Desde la penosa ceremonia de los últimos Óscars hemos sabido a qué se debe esa convención cuasi obligada. La sexista actriz Frances McDormand hizo ponerse en pie sólo a las mujeres nominadas (imagínense que un actor hubiera invitado a lo mismo sólo a sus colegas masculinos: se lo habría bombardeado por tierra, mar y aire), lanzó un discurso y concluyó reivindicando la “Inclusion Rider”. Como nadie sabía qué era eso, se multiplicaron las consultas en Internet y a continuación ha habido un aluvión de elogios tanto a la sexista McDormand como a esa cláusula opresiva que los artistas con poder pueden imponer en sus contratos para dictarles a los creadores (guionistas, adaptadores, directores) lo que tienen que crear. Porque esa cláusula exige que, tanto en el reparto como en el equipo de rodaje, haya al menos un 50% de mujeres, un 40% de diversidad étnica, un 20% de personas con discapacidad y un 5% de individuos LGTBI. Con ello se quiere “comprometer” a la industria a que muestre en sus producciones “una representación real de la sociedad”, y a que éstas “reflejen el mundo en que vivimos”. Uno se pregunta desde cuándo el arte está obligado a tal cosa. La exigencia recuerda a la de los retrógrados que reprochaban a Picasso no plasmar la realidad “tal como era”. O a los que criticaban a Tolkien por evadirse en ficciones fantásticas. Huelga decir que, con esos porcentajes, nunca se podría haber filmado El Padrino ni La ventana indiscreta ni Ciudadano Kane ni casi nada.
La sexista actriz Frances McDormand hizo ponerse en pie sólo a las mujeres nominadas (imagínense que un actor hubiera invitado a lo mismo sólo a sus colegas masculinos: se lo habría bombardeado por tierra, mar y aire)

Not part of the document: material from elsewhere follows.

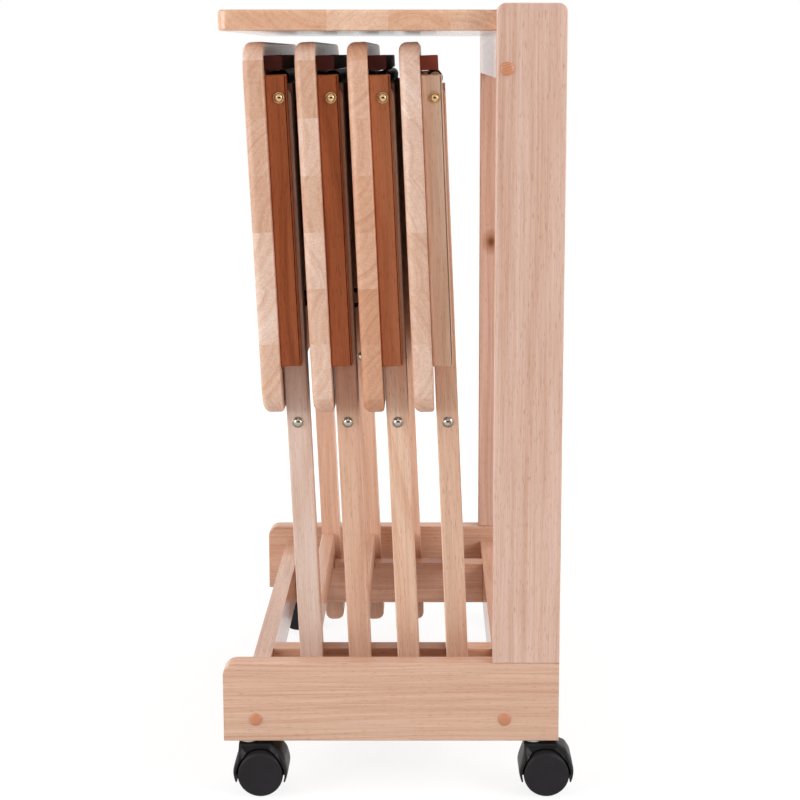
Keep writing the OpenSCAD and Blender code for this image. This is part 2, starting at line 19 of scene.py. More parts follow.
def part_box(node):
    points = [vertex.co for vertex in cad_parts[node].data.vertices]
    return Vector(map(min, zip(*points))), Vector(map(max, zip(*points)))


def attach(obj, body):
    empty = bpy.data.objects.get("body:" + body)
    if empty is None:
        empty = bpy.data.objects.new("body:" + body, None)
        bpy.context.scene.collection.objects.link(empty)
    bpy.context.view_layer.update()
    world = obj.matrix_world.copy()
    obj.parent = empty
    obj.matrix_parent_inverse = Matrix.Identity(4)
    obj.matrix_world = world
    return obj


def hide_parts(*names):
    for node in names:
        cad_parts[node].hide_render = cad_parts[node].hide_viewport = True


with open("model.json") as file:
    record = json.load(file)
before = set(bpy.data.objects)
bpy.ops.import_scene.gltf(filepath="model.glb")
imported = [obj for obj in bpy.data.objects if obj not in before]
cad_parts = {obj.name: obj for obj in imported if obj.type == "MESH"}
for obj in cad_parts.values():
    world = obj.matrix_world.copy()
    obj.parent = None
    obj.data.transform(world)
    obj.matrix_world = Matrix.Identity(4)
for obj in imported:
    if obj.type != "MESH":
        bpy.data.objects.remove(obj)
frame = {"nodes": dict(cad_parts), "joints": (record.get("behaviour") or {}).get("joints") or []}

log = logging.getLogger("tray_rack")
Point2 = tuple[float, float]
Point3 = tuple[float, float, float]
Material = bpy.types.Material
Socket = bpy.types.NodeSocket
Inputs = dict[str | int, object]
WHITE: Point3 = (1.0, 1.0, 1.0)
MM = 0.001


class Grain(Enum):
    """The way the wood fibres run in a piece: the turn, in degrees, that lays them along X and the
    glued staves side by side along Y."""

    LENGTHWISE = (0.0, 0.0, 0.0)
    ACROSS = (0.0, 0.0, -90.0)
    ACROSS_STANDING = (-90.0, -90.0, 0.0)
    UPRIGHT = (0.0, 90.0, 0.0)


class Side(Enum):
    """The two mirrored halves of the rack."""

    RIGHT = -1
    LEFT = 1


class Tone(Enum):
    """Shades of rubberwood in the set: pale face, body, ring and pore colours. The two redder tones are
    painted shade, for cleats that stand in shade between the trays.
    """

    COMMON = ("#E8CABC", "#E0BEAD", "#D2A792", "#A87558")
    RAIL = ("#E5C2AB", "#DFB8A0", "#D0A388", "#A87254")
    WARM = ("#EBC6AE", "#E4BBA2", "#D3A286", "#A26C50")
    PINK = ("#F2DED2", "#ECCFBE", "#DBB39B", "#B08468")
    PALE = ("#E9D3C7", "#E2C6B7", "#D0A994", "#A67B62")
    BRIGHT = ("#F8DDC8", "#F4CFB5", "#E4B494", "#B5805D")
    # The next two tones are painted shade: darker, redder copies of the wood for cleats in shade between
    # the trays. The first is for half shade and the second for deep shade.
    HALF_SHADE_PAINTED_AMBER = ("#D48B62", "#CA7E56", "#A9623D", "#74401F")
    SHADE_PAINTED_RED = ("#C07249", "#B5663E", "#8F4A2A", "#5C2C14")

    @classmethod
    def of_legs(cls, number: int) -> "Tone":
        """Tone of one table's outer legs."""
        return {1: cls.PALE, 2: cls.WARM}.get(number, cls.BRIGHT)

    @classmethod
    def of_tray(cls, number: int) -> "Tone":
        """Tone of one table's tray."""
        return {3: cls.WARM}.get(number, cls.PINK)

    @classmethod
    def of_cleats(cls, number: int) -> "Tone":
        """Tone of one table's cleats. The front tables' cleats stand in shade between the trays and get
        redder, darker painted shade; the last table's cleats catch the light and get a pale painted light.
        """
        return {3: cls.HALF_SHADE_PAINTED_AMBER, 4: cls.BRIGHT}.get(number, cls.SHADE_PAINTED_RED)


# ---------------------------------------------------------------- materials


def linear(hex_colour: str) -> tuple[float, float, float, float]:
    """Turns an sRGB hex value into a linear colour.

    Args:
        hex_colour: six hex digits after a hash.

    Returns:
        Linear red, green, blue and an alpha of 1.
    """
    parts = [int(hex_colour[i:i + 2], 16) / 255 for i in (1, 3, 5)]
    rgb = [c / 12.92 if c <= 0.04045 else ((c + 0.055) / 1.055) ** 2.4 for c in parts]
    return (rgb[0], rgb[1], rgb[2], 1.0)


@dataclass(frozen=True)
class Net:
    """A node tree, and short ways to extend it."""

    tree: bpy.types.NodeTree

    def feed(self, node: bpy.types.Node, inputs: Inputs) -> None:
        """Gives a node its values and links.

        Args:
            node: the node.
            inputs: value or output socket for each named or numbered input.
        """
        for name, value in inputs.items():
            socket = node.inputs[name]
            if isinstance(value, Socket):
                self.tree.links.new(value, socket)
            else:
                socket.default_value = value

    def add(self, kind: str, settings: dict[str, object] | None = None,
            inputs: Inputs | None = None) -> bpy.types.Node:
        """Adds a node.

        Args:
            kind: the node's type name.
            settings: attributes of the node.
            inputs: value or output socket for each named or numbered input.

        Returns:
            The new node.
        """
        node = self.tree.nodes.new(kind)
        for name, value in (settings or {}).items():
            setattr(node, name, value)
        self.feed(node, inputs or {})
        return node

    def own(self) -> Socket:
        """The object's own coordinates, in metres."""
        return self.add("ShaderNodeTexCoord").outputs["Object"]

    def split(self, vector: Socket) -> bpy.types.NodeOutputs:
        """The outputs X, Y and Z of a vector."""
        return self.add("ShaderNodeSeparateXYZ", inputs={"Vector": vector}).outputs

    def channels(self, colour: Socket) -> bpy.types.NodeOutputs:
        """The outputs Red, Green and Blue of a colour."""
        return self.add("ShaderNodeSeparateColor", inputs={"Color": colour}).outputs

    def join(self, **parts: Socket | float) -> Socket:
        """A vector from its X, Y and Z."""
        return self.add("ShaderNodeCombineXYZ", inputs=parts).outputs["Vector"]

    def maths(self, operation: str, first: Socket | float, second: Socket | float = 0.0) -> Socket:
        """The result of one Math node."""
        return self.add("ShaderNodeMath", {"operation": operation}, {0: first, 1: second}).outputs[0]

    def vectors(self, operation: str, first: Socket, second: Point3 = (0.0, 0.0, 0.0)) -> Socket:
        """The result of one Vector Math node."""
        node = self.add("ShaderNodeVectorMath", {"operation": operation}, {0: first, 1: second})
        return node.outputs["Value" if operation == "LENGTH" else "Vector"]

    def noise(self, vector: Socket, scale: float, detail: float, **more: float) -> Socket:
        """The value of a noise pattern."""
        return self.add("ShaderNodeTexNoise", inputs={
            "Vector": vector, "Scale": scale, "Detail": detail, **more}).outputs["Fac"]

    def span(self, value: Socket, low: float, high: float, start: float = 0.0,
             end: float = 1.0) -> Socket:
        """Spreads a value over a range.

        Args:
            value: the value.
            low: result at the start.
            high: result at the end.
            start: value where the range starts.
            end: value where it ends.

        Returns:
            The result.
        """
        return self.add("ShaderNodeMapRange", inputs={
            "Value": value, "From Min": start, "From Max": end, "To Min": low,
            "To Max": high}).outputs["Result"]

    def ramp(self, factor: Socket, *stops: tuple[float, str | Point3]) -> Socket:
        """Adds a colour ramp.

        Args:
            factor: the socket that drives the ramp.
            stops: place of each stop, and its colour as a hex value or as linear numbers.

        Returns:
            The ramp's colour socket.
        """
        node = self.add("ShaderNodeValToRGB", inputs={"Fac": factor})
        elements = node.color_ramp.elements
        while len(elements) < len(stops):
            elements.new(0.5)
        for element, (place, colour) in zip(elements, stops):
            element.position = place
            element.color = linear(colour) if isinstance(colour, str) else (*colour, 1.0)
        return node.outputs["Color"]

    def blend(self, mode: str, amount: Socket | float, ground: Socket,
              top: Socket | tuple[float, float, float, float]) -> Socket:
        """Lays one colour over another.

        Args:
            mode: the Mix node's blend type.
            amount: strength of the upper colour.
            ground: the colour below.
            top: the colour above.

        Returns:
            The mixed colour.
        """
        return self.add("ShaderNodeMix", {"data_type": "RGBA", "blend_type": mode},
                        {0: amount, 6: ground, 7: top}).outputs[2]

    def bump(self, height: Socket, strength: float, distance: float) -> Socket:
        """The normal of a relief, with its distance in metres."""
        return self.add("ShaderNodeBump", inputs={
            "Height": height, "Strength": strength, "Distance": distance}).outputs["Normal"]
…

La iniciativa de la efímeramente famosa “Inclusion Rider” al parecer se debe a Stacy Smith, profesora de una Universidad californiana, la cual se molestó en mirar con lupa, lápiz y papel novecientas películas estadounidenses de entre 2007 y 2016, y en indignarse al computar que el 70,8% de los personajes eran blancos, frente a un 13,6% de negros —que, dicho sea de paso, es justamente la proporción de la población de esta raza en su país— y un 3,1% de hispanos. Más indignante aún: insuficientes personajes homosexuales y transgénero. También comprobó con espanto que en los guiones hablaba una mujer por cada 2,3 varones parlanchines. Y añadió furiosa: “Las películas no dan a todo el mundo la misma oportunidad de aparecer en ellas”. Uno se pregunta por qué habrían de hacerlo. El arte no es lo mismo que la vida real, en la que, en efecto, todos deberían tener la misma oportunidad de educarse, trabajar, ganar dinero y demás. El arte depende de cada individuo. Cada novelista o dramaturgo escribe sobre lo que lo inquieta o atrae o conoce, cada pintor pinta lo que le parece o le inspira; y, si bien el cine es una industria, su éxito depende en gran medida de los que inventan, y a éstos, desde la defunción de la Unión Soviética y otros sistemas totalitarios, se les ha garantizado plena libertad… hasta hoy. “Exigimos más personajes femeninos”, se oye con frecuencia en la actualidad, “y además que sean fuertes, inteligentes, positivos y de lucimiento”. ¿Y por qué no los escriben ustedes a ver qué pasa —dan ganas de contestar—, en vez de forzar a otros a que creen historias ortopédicas y falsas, de mera propaganda, tan increíbles como las hagiografías que propiciaba el franquismo en nuestro país? Mutatis mutandis, es como si se pidieran más Fray Escobas y Molokais, sólo que los santos de hoy han variado. Si en mis novelas se me impusieran semejantes porcentajes (dos de ellas cuentan con protagonista y narradora femenina, y en todas aparecen mujeres, pero no negros ni asiáticos ni personas transgénero, porque no están en mi mundo y sé poco de ellos), nunca habría escrito ninguna. Si de lo que se trata es de eso, de que se acabe el arte libre y personal, no cabe duda de que cuantos aplauden a la sexista McDormand están en el buen camino para asesinarlo.